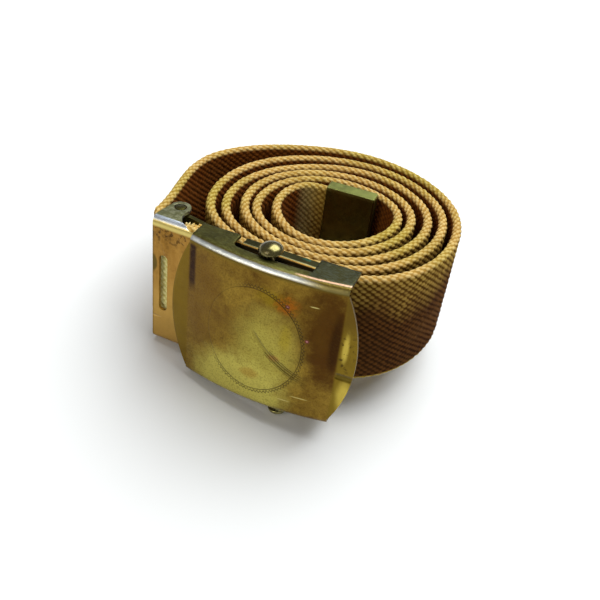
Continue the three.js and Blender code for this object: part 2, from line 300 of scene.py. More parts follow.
def weave_height(along, around):
    """From 0 in a pit to 1 on a grain: the highest of the grains of the three nearest yarns.
    Each grain is the root of one minus the squares of its scaled distances."""
    best = np.zeros(np.broadcast(along, around).shape)
    nearest = np.floor(around / YARN)
    for neighbour in (-1, 0, 1):
        yarn = (nearest + neighbour) % YARNS
        across = around - (nearest + neighbour + 0.5) * YARN
        phase = along / PICK - (yarn % 2)
        count = np.round(phase / 2)
        step = (phase - 2 * count) * PICK
        row = yarn.astype(int)
        column = np.mod(count, CHANCE_COLUMNS).astype(int)
        chance = UNEVEN[row, column]
        step = step + SHIFTED * chance[..., 0] + GRAIN["slant"] * across
        long = step / (GRAIN["half_length"] * (1 + STRETCHED * chance[..., 1]))
        wide = across / GRAIN["half_width"]
        size = 1 + SWOLLEN * chance[..., 2]
        best = np.maximum(best, size * np.sqrt(np.clip(1 - long ** 2 - wide ** 2, 0, None)))
    return best


print("round the strap, mm:", round(AROUND, 1), "and a yarn:", round(YARN, 2))

# %% [markdown]
# The strap's section is a flat strip with half round edges. A point of the skin is found in three
# steps: the route gives its place from above, the section carries it outwards and up, and the
# weave lifts it along the surface's own normal.

# %% The strap's skin
def strip_section(around):
    """Round the strip: up the outer face, over the top, down the inner face, under the bottom.
    Gives the offset outwards, the height, and the same two for the surface's normal."""
    radius = WEB_THICKNESS / 2
    top = (around - FLAT) / radius
    bottom = (around - 2 * FLAT - ROUND) / radius + math.pi
    sides = [around < FLAT, around < FLAT + ROUND, around < 2 * FLAT + ROUND]
    angle = np.select(sides, [0 * around, top, 0 * around + math.pi], bottom)
    centre = np.select(
        sides,
        [around - FLAT / 2, 0 * around + FLAT / 2, FLAT * 1.5 + ROUND - around],
        0 * around - FLAT / 2,
    )
    normal_out, normal_up = np.cos(angle), np.sin(angle)
    return radius * normal_out, centre + radius * normal_up, normal_out, normal_up


EDGE_WAVE = 0.08              # how far the strap's edges wander up and down
FACE_LEVEL = 0.88             # the grain height that lies on the section's own line
RIM_SPREAD = 1.6


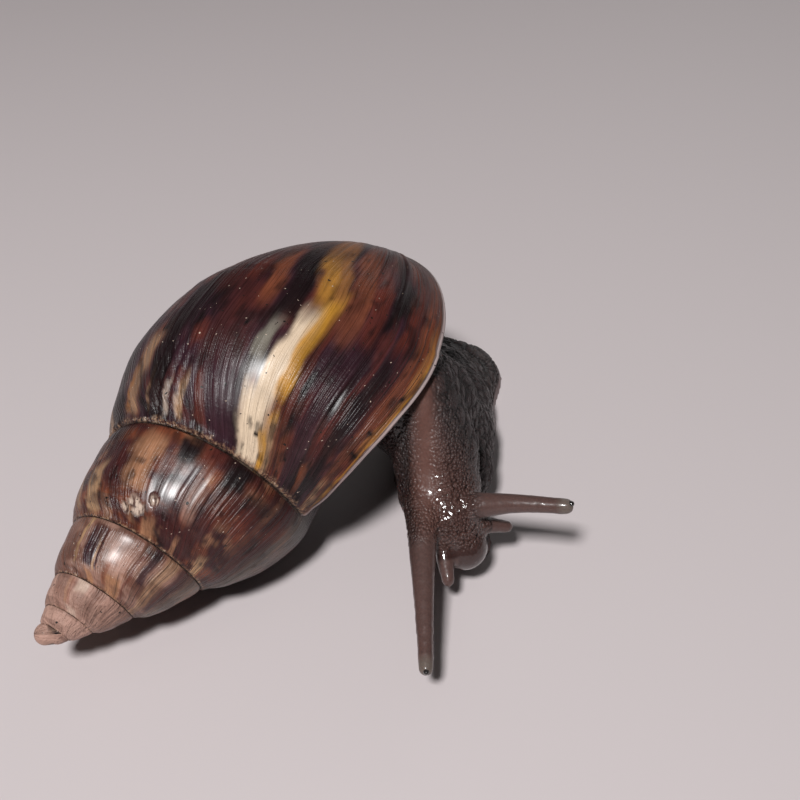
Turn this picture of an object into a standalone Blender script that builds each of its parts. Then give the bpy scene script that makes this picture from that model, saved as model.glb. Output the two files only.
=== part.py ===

== == ==

> _Task brief_
Using the data above, output each line exactly.

> _The result_
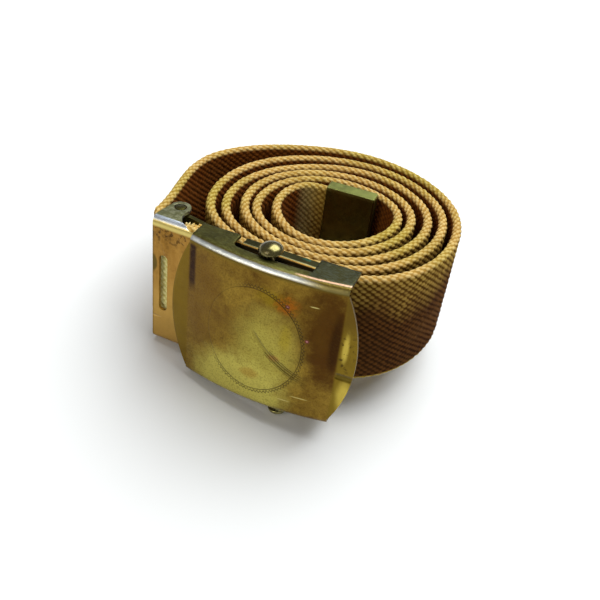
Continue the three.js and Blender code for this object: part 2, from line 300 of scene.py. More parts follow.
def weave_height(along, around):
    """From 0 in a pit to 1 on a grain: the highest of the grains of the three nearest yarns.
    Each grain is the root of one minus the squares of its scaled distances."""
    best = np.zeros(np.broadcast(along, around).shape)
    nearest = np.floor(around / YARN)
    for neighbour in (-1, 0, 1):
        yarn = (nearest + neighbour) % YARNS
        across = around - (nearest + neighbour + 0.5) * YARN
        phase = along / PICK - (yarn % 2)
        count = np.round(phase / 2)
        step = (phase - 2 * count) * PICK
        row = yarn.astype(int)
        column = np.mod(count, CHANCE_COLUMNS).astype(int)
        chance = UNEVEN[row, column]
        step = step + SHIFTED * chance[..., 0] + GRAIN["slant"] * across
        long = step / (GRAIN["half_length"] * (1 + STRETCHED * chance[..., 1]))
        wide = across / GRAIN["half_width"]
        size = 1 + SWOLLEN * chance[..., 2]
        best = np.maximum(best, size * np.sqrt(np.clip(1 - long ** 2 - wide ** 2, 0, None)))
    return best


print("round the strap, mm:", round(AROUND, 1), "and a yarn:", round(YARN, 2))

# %% [markdown]
# The strap's section is a flat strip with half round edges. A point of the skin is found in three
# steps: the route gives its place from above, the section carries it outwards and up, and the
# weave lifts it along the surface's own normal.

# %% The strap's skin
def strip_section(around):
    """Round the strip: up the outer face, over the top, down the inner face, under the bottom.
    Gives the offset outwards, the height, and the same two for the surface's normal."""
    radius = WEB_THICKNESS / 2
    top = (around - FLAT) / radius
    bottom = (around - 2 * FLAT - ROUND) / radius + math.pi
    sides = [around < FLAT, around < FLAT + ROUND, around < 2 * FLAT + ROUND]
    angle = np.select(sides, [0 * around, top, 0 * around + math.pi], bottom)
    centre = np.select(
        sides,
        [around - FLAT / 2, 0 * around + FLAT / 2, FLAT * 1.5 + ROUND - around],
        0 * around - FLAT / 2,
    )
    normal_out, normal_up = np.cos(angle), np.sin(angle)
    return radius * normal_out, centre + radius * normal_up, normal_out, normal_up


EDGE_WAVE = 0.08              # how far the strap's edges wander up and down
FACE_LEVEL = 0.88             # the grain height that lies on the section's own line
RIM_SPREAD = 1.6


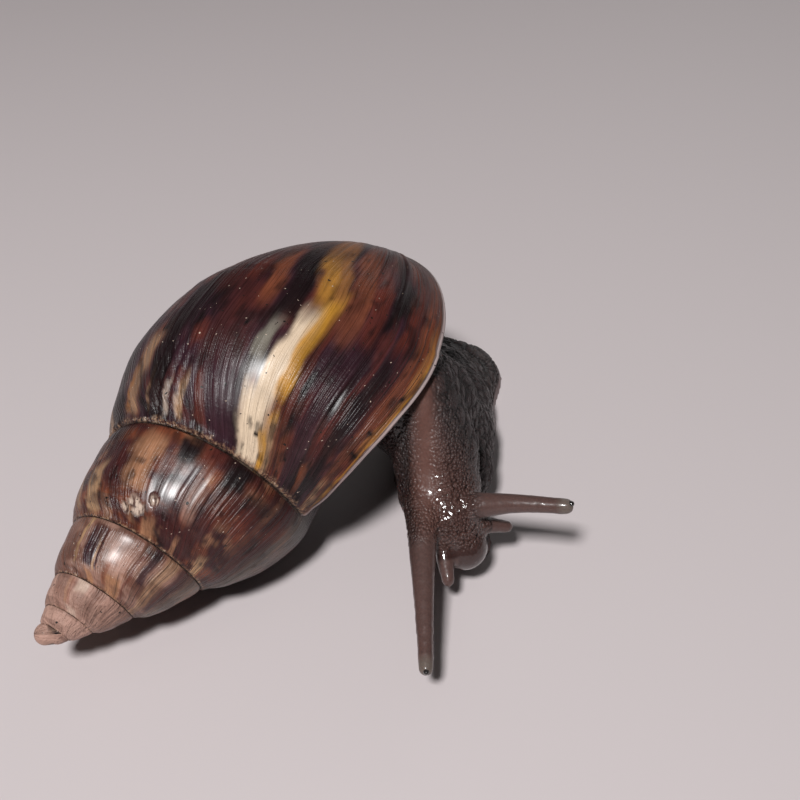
Turn this picture of an object into a standalone Blender script that builds each of its parts. Then give the bpy scene script that makes this picture from that model, saved as model.glb. Output the two files only.
=== part.py ===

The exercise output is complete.